------ INFORMATION SHOWN ------
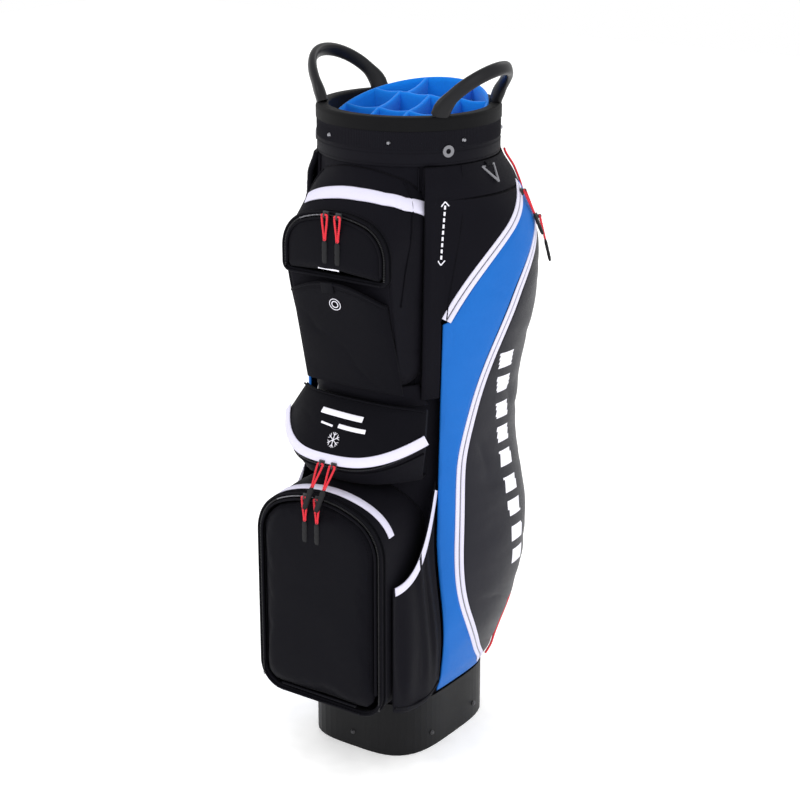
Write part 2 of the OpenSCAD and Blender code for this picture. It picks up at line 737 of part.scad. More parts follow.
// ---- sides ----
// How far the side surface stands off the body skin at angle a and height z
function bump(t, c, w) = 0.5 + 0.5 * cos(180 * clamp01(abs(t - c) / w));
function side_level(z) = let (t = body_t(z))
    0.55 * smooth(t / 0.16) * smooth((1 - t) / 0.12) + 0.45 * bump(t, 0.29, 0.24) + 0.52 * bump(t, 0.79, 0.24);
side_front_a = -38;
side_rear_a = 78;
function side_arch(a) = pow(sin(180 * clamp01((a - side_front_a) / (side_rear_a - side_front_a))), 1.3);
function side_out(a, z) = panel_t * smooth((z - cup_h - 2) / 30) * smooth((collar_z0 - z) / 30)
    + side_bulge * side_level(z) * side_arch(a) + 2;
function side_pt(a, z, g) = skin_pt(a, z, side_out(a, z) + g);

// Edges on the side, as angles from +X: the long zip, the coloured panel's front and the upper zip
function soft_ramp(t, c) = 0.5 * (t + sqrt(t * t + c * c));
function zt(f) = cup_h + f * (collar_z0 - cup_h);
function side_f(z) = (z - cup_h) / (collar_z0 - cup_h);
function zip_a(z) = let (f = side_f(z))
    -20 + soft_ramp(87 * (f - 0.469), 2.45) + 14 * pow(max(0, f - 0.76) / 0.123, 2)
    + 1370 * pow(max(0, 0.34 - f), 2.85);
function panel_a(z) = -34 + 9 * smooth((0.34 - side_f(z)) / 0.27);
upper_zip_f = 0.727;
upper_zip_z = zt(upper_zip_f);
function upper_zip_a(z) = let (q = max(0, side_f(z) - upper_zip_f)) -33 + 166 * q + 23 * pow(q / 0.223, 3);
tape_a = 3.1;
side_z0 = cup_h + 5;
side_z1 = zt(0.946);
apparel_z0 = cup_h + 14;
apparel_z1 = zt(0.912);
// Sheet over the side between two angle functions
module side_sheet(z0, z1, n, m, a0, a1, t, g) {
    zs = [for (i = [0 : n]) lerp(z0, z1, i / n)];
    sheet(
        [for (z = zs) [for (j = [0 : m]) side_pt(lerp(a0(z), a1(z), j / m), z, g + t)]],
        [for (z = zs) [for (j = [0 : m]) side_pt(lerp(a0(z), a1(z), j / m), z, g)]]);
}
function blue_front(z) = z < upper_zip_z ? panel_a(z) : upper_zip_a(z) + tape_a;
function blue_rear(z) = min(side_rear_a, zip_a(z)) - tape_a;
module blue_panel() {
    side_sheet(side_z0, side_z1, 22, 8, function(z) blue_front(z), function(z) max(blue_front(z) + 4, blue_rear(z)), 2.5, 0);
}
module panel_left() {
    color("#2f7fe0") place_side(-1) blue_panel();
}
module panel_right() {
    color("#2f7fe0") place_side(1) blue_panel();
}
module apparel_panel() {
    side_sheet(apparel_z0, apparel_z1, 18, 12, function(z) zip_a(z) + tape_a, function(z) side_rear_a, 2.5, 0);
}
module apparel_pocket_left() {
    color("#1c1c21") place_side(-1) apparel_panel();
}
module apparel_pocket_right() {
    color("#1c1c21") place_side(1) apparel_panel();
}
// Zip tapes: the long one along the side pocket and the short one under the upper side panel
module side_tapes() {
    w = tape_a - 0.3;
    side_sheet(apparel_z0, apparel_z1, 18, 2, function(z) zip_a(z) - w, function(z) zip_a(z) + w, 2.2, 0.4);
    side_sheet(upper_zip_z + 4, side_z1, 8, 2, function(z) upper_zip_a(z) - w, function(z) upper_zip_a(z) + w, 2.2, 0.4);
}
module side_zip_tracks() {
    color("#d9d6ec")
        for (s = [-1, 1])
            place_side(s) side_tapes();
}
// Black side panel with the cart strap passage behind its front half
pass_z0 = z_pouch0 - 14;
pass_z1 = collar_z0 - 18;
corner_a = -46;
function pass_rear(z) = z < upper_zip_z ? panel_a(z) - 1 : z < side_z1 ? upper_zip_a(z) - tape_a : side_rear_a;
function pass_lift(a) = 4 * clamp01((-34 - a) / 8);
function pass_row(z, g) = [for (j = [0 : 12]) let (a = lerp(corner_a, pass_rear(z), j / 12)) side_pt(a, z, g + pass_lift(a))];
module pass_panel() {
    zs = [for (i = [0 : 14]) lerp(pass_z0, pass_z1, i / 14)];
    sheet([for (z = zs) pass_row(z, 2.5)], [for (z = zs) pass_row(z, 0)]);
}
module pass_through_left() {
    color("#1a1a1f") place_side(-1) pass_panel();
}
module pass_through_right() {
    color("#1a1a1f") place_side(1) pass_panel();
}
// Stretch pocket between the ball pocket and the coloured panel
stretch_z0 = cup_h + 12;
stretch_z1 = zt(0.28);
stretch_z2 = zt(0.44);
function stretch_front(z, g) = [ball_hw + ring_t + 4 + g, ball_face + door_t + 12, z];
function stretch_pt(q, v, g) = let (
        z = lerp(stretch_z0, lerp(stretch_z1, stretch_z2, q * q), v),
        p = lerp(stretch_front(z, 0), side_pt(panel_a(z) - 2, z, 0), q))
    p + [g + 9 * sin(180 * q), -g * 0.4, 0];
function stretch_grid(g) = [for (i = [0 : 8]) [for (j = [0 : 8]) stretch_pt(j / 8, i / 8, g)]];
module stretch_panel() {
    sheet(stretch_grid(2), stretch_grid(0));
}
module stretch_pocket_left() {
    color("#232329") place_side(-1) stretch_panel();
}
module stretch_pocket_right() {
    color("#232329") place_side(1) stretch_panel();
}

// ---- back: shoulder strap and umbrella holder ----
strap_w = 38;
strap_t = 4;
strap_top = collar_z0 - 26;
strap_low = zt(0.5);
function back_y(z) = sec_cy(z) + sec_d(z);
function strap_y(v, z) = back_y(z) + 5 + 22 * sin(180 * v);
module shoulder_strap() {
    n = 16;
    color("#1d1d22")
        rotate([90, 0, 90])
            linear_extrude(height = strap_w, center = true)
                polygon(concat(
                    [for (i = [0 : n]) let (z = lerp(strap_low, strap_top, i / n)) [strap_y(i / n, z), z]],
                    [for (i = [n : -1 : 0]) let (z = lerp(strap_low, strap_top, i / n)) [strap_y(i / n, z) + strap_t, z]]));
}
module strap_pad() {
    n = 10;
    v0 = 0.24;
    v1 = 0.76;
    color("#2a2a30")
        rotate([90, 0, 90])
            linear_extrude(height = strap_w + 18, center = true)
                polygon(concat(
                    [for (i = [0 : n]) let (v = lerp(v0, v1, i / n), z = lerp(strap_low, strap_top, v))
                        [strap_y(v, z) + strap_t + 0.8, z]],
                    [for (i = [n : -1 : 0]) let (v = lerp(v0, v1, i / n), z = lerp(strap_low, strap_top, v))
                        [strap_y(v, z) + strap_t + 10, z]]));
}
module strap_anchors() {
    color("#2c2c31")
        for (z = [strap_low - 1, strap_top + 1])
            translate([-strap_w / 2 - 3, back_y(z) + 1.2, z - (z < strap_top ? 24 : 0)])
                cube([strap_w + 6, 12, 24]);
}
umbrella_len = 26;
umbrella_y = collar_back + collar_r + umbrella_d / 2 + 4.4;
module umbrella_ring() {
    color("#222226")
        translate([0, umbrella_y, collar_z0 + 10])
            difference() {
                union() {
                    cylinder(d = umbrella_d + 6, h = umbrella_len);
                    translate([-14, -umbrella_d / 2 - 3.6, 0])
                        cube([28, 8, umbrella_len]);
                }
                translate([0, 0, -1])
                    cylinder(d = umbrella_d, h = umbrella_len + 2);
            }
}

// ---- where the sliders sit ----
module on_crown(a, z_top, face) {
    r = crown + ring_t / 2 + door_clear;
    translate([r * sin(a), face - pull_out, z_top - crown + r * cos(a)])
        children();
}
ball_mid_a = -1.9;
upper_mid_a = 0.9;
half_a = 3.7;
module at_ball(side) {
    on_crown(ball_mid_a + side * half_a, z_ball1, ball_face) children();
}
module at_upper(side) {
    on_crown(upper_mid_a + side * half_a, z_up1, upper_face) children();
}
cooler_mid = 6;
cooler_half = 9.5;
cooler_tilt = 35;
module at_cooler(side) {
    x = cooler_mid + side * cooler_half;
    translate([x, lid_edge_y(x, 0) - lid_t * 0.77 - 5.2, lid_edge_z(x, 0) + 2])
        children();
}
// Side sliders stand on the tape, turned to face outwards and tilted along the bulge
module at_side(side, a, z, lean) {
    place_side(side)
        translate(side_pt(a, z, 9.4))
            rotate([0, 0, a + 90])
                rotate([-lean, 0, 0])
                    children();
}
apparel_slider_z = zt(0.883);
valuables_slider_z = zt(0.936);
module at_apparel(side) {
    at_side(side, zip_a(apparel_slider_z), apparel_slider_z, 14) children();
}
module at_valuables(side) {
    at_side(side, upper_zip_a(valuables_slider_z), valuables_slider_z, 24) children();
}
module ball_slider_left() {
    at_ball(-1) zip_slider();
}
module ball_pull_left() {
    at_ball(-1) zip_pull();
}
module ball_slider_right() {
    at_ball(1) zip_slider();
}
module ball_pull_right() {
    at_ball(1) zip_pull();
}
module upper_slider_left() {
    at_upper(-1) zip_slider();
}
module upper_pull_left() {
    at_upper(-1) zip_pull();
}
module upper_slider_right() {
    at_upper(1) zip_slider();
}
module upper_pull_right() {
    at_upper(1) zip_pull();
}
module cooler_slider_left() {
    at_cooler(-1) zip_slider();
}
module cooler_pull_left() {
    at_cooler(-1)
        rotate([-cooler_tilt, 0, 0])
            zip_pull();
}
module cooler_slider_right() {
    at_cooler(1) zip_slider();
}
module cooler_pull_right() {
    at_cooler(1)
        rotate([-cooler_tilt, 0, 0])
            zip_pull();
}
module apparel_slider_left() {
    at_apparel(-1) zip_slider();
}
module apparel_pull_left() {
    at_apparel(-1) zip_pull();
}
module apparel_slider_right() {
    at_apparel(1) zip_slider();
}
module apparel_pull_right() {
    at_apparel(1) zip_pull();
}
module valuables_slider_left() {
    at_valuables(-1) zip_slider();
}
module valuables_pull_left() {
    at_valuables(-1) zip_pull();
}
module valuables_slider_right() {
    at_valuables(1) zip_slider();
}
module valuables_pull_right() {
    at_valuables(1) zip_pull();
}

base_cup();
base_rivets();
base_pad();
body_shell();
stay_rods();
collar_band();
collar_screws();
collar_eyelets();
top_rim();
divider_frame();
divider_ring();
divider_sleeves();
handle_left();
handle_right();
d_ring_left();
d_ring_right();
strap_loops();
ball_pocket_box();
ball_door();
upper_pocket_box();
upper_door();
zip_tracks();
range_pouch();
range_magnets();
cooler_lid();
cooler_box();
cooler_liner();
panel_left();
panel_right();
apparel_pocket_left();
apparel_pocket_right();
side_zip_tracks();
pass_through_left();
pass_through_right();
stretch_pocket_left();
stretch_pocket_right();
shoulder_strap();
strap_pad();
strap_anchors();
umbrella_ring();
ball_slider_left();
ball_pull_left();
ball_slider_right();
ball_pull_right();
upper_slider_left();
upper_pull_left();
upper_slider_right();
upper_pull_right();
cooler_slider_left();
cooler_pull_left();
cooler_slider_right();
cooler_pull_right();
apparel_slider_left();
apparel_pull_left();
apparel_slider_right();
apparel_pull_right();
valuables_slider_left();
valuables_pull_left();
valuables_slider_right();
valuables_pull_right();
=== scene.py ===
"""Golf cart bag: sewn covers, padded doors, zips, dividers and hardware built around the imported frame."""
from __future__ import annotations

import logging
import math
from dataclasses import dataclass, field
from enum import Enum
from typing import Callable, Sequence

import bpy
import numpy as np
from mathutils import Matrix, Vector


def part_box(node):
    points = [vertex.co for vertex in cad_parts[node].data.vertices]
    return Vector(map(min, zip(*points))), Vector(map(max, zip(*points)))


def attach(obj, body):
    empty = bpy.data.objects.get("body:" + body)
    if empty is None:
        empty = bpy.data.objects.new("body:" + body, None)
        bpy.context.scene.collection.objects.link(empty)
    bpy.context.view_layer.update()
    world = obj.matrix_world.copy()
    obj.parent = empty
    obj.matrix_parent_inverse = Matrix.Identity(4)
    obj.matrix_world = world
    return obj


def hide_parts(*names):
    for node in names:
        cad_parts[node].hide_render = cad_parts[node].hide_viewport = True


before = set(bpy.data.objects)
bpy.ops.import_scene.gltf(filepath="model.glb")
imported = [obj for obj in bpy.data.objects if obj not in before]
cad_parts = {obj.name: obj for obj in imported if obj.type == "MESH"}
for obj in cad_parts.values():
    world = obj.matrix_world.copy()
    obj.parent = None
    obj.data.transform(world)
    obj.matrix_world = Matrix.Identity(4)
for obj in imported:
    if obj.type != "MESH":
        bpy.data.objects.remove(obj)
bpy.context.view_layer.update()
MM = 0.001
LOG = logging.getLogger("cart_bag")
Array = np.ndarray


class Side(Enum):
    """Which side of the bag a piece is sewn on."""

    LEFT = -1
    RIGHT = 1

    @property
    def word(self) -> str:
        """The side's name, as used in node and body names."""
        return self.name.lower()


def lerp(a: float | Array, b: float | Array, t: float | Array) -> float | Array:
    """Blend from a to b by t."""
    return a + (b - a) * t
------
▶ STATED GOAL:
Repeat these lines exactly and nothing more: the one containing "base_cup();", the one containing "before = set(bpy.data.objects)", and all the lines between.

▶ ANSWER FOR THE TASK:
base_cup();
base_rivets();
base_pad();
body_shell();
stay_rods();
collar_band();
collar_screws();
collar_eyelets();
top_rim();
divider_frame();
divider_ring();
divider_sleeves();
handle_left();
handle_right();
d_ring_left();
d_ring_right();
strap_loops();
ball_pocket_box();
ball_door();
upper_pocket_box();
upper_door();
zip_tracks();
range_pouch();
range_magnets();
cooler_lid();
cooler_box();
cooler_liner();
panel_left();
panel_right();
apparel_pocket_left();
apparel_pocket_right();
side_zip_tracks();
pass_through_left();
pass_through_right();
stretch_pocket_left();
stretch_pocket_right();
shoulder_strap();
strap_pad();
strap_anchors();
umbrella_ring();
ball_slider_left();
ball_pull_left();
ball_slider_right();
ball_pull_right();
upper_slider_left();
upper_pull_left();
upper_slider_right();
upper_pull_right();
cooler_slider_left();
cooler_pull_left();
cooler_slider_right();
cooler_pull_right();
apparel_slider_left();
apparel_pull_left();
apparel_slider_right();
apparel_pull_right();
valuables_slider_left();
valuables_pull_left();
valuables_slider_right();
valuables_pull_right();
=== scene.py ===
"""Golf cart bag: sewn covers, padded doors, zips, dividers and hardware built around the imported frame."""
from __future__ import annotations

import logging
import math
from dataclasses import dataclass, field
from enum import Enum
from typing import Callable, Sequence

import bpy
import numpy as np
from mathutils import Matrix, Vector


def part_box(node):
    points = [vertex.co for vertex in cad_parts[node].data.vertices]
    return Vector(map(min, zip(*points))), Vector(map(max, zip(*points)))


def attach(obj, body):
    empty = bpy.data.objects.get("body:" + body)
    if empty is None:
        empty = bpy.data.objects.new("body:" + body, None)
        bpy.context.scene.collection.objects.link(empty)
    bpy.context.view_layer.update()
    world = obj.matrix_world.copy()
    obj.parent = empty
    obj.matrix_parent_inverse = Matrix.Identity(4)
    obj.matrix_world = world
    return obj


def hide_parts(*names):
    for node in names:
        cad_parts[node].hide_render = cad_parts[node].hide_viewport = True


before = set(bpy.data.objects)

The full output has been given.